Currently, principals evaluate teachers annually based on their "professional development plans," a formality that few teachers take seriously, mostly because they're busy writing lesson plans and grading papers. It works like this: Teachers set a goal for the year, explain how they plan to achieve it, and write a reflection at the end. The principal observes the classroom a few times, then meets with the teachers individually to discuss the plan.


It's not hard to pass this evaluation, and the process weeds out only the worst teachers. Anyone able to earn a college degree can make sure that the basics are in place—lesson plans matched to state standards and posted on the wall, for example—and many principals notify teachers about upcoming observations to ensure their success. The system is easy to game and tends to reinforce the status quo.


Martinez claims that her plan focuses on rewarding good teachers while ensuring that "ineffective" teachers receive professional development tailored to their weaknesses. On paper, this makes sense, for a rigorous annual evaluation would prevent experienced teachers from resting on their laurels while motivating new ones to implement the skills they learned in their licensure programs. Incentives, financial or otherwise, can help push teachers to the next level of performance, and struggling teachers can certainly benefit from targeted support.


I am cautiously open-minded about the proposal, but I urge the planners to take four particular issues into consideration.


First, a successful classroom includes these elements: engaging lesson plans tied to specific learning goals, a positive behavioral support system designed to encourage on-task behavior and academic achievement, and a clear plan for dealing with misbehavior. Omit any of those pillars, and a substantial portion of students will fail to thrive. Thus, the first step in any evaluation should be ensuring that some variation of each of these elements is in place and being utilized on any given day. This would improve student performance more than adopting the latest overhyped reading program, and it would be cheap and easy to evaluate.


Second, not all school populations are created equal, and evaluators must take socioeconomic indicators into account. Out of my 22 students, only one lives with Mom and Dad. Seven have been adopted after being removed from abusive homes. Six more live with grandparents. The rest live with single mothers, all of whom struggle to put food on the table. Twelve of my students have been sexually molested at some point in their young lives—and those are just the incidents that have been officially documented.


These kids get very little support at home due to the fact that Dad is dead or in jail, Mom is in rehab for heroin, and Grandma is simply too tired to help out with a spelling lesson. I'm not overdramatizing the situation or trying to make excuses for myself as a teacher—I'm simply sharing what I see every day. Any evaluator who fails to take the socioeconomic context into account will end up punishing teachers who have chosen to serve the state's neediest children.

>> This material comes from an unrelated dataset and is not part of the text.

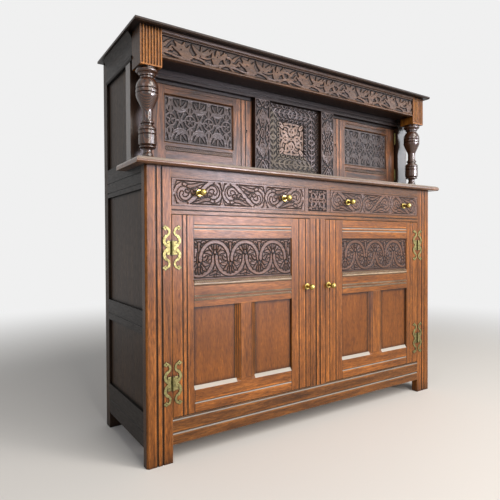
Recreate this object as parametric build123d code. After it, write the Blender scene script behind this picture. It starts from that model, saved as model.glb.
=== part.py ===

Third, if you want high-quality teachers, pay them accordingly. After paying taxes and covering my portion of my health care costs, my family and I are left with $400 per week. That's $1,600 a month to cover everything: rent, utilities, groceries, gasoline, insurance deductibles, student loans, clothing and the ever-mounting credit card payments. Many of the best and brightest college students take one look at our teaching salaries and choose another career—particularly if they'll be subjected to a stringent teacher evaluation process.


Finally, there's the matter of the Big Test. I think the test is a fair assessment of what a student should learn by the end of a given year, but only if a student entered the grade ready for the new knowledge. Without exception, my students began this school year with academic skills far below their peers. Many have been passed along simply because retaining (aka "flunking") them for a lack of reading skills would mean that, by the time they read at a third-grade level, they'd be 14 years old. If the evaluators expect these students to suddenly become proficient readers, they'll be disappointed—and I'll be labeled as ineffective.


Since special education students all have Individualized Education Plans that lay out specific learning goals, special educators' evaluations should examine students' progress toward meeting these goals rather than scores on tests they'll never pass. Academically, these goals are modest compared to the standards of the official test—a fourth-grader might be focusing on adding two-digit numbers. Such goals might seem silly, but meeting them requires all the willpower my students can muster, and any evaluation of my teaching skills must take such situations into account.


New Mexico teachers are in for some big changes. My sincere hope is that the new evaluation process will help build up schools and teachers rather than punish them for failing to meet unrealistic expectations on a single test.